Compassion, mercy, kindness should be a common expression of the Christian life. Yet I often “feel” uncompassionate toward others. “They got themselves into this mess.” “They only have themselves to blame.” But love demands our compassion toward others. God’s love for us causes him to act with mercy and compassion toward us. It is a discipline that we must practice if we want to reflect the image of Christ in us.
The discipline of our minds is critical for Christian living. The Apostle Paul talked about disciplining his mind and body. He tells us to put on the mind of Christ. It may be the hardest of the disciplines. But it is practiced every day. Schools teach to improve the minds of their students. Parents instruct their children in the right way to live. We must learn to control our thought world. Jesus said that sin in our thought world was just as sinful as the actions we take. We have to take responsibility for our minds and use them to the glory of God.
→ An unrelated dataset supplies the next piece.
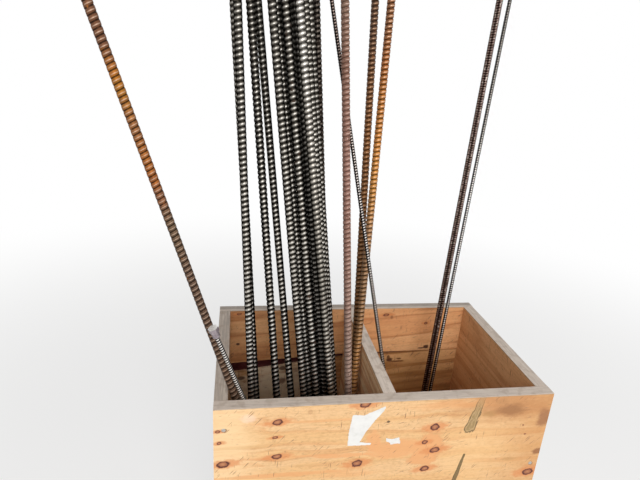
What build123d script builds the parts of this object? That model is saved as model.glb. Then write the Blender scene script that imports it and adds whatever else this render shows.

I recently wrote about the discipline of humility. It is the forgotten discipline. We need to practice it in our daily lives. Pastors need to be humble. Church members and leaders need to be humble. The opposite of humility is arrogance and it will lead to ineffective leadership and failure in Christian living. God hates the proud but loves the humble. Humility is a virtue that is pressed upon us in Scripture both in the Old Testament and the New Testament.
I hope to deal with these disciplines and perhaps others in the coming weeks. I am slow, so it may take some time. I am also shocked by my failure to live these vital disciplines. So, I am confronted by Scripture and I need to learn to practice these disciplines. But I hope that through it all, God causes you and me to grow in our walk with Christ.